- _Work instructions_
Reproduce, please, only the lines from the first line below to the line containing "separate named pieces.", inclusive.

- _Source data_
(begin)
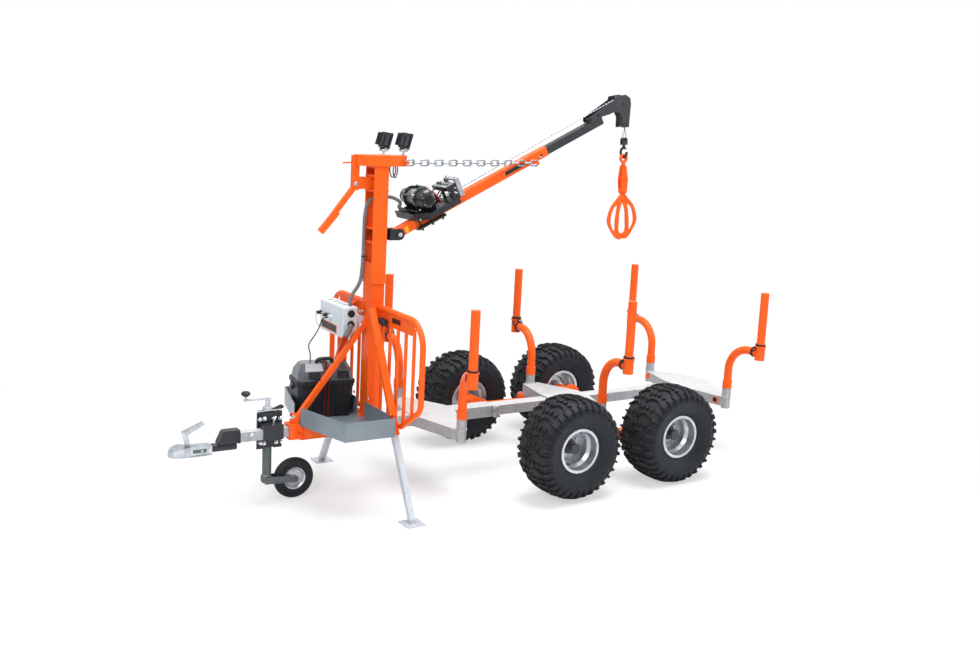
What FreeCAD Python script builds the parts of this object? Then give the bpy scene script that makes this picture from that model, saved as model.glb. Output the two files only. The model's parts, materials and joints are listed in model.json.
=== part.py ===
"""Forestry trailer with a winch crane, built as separate named pieces.

Working frame, in millimetres: X points forward to the hitch, Y to the left and Z up. The origin
is below the middle of the bogie, AXLE_Z under the wheel spindles. Each piece is moved at the end
so that the origin is the centre of the ball socket.

The trailer stands with its nose a little up, on four wheels, two prop legs and a jockey wheel.
The boom is modelled level, pointing to the rear from its pivot, and is then raised to its angle.
"""
import math
import os

import FreeCAD, Part

V = FreeCAD.Vector
X_AXIS = V(1, 0, 0)
Y_AXIS = V(0, 1, 0)
Z_AXIS = V(0, 0, 1)
SIDES = (("left", 1), ("right", -1))
PIECES = {}

# ---------------------------------------------------------------- fits
PIN_GAP = 0.05            # radial gap of a running pin
SLIDE_GAP = 0.4           # gap round a tube that telescopes in another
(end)
- _Finished answer_
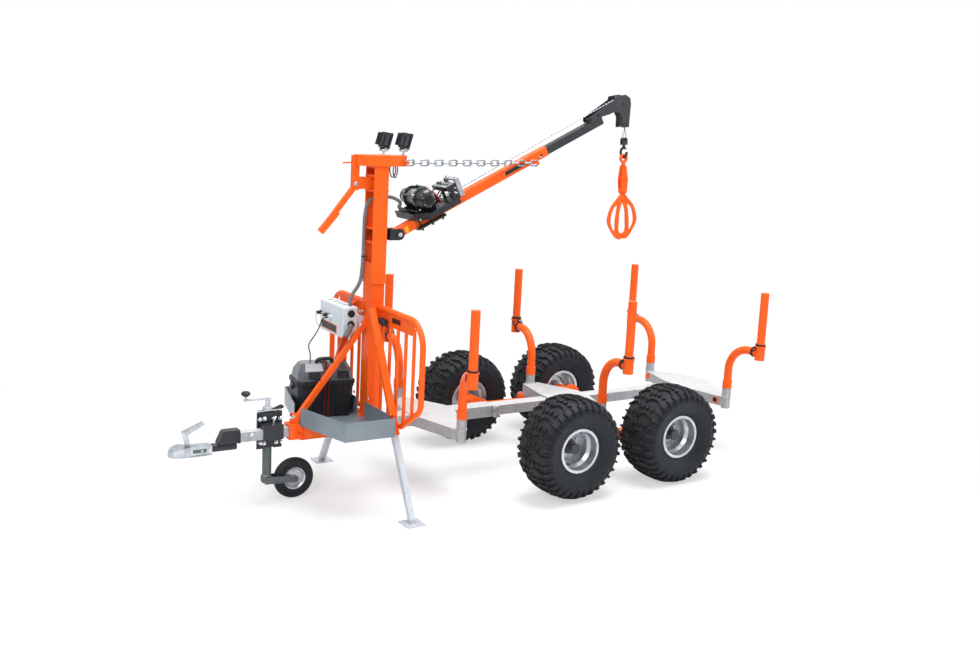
What FreeCAD Python script builds the parts of this object? Then give the bpy scene script that makes this picture from that model, saved as model.glb. Output the two files only. The model's parts, materials and joints are listed in model.json.
=== part.py ===
"""Forestry trailer with a winch crane, built as separate named pieces.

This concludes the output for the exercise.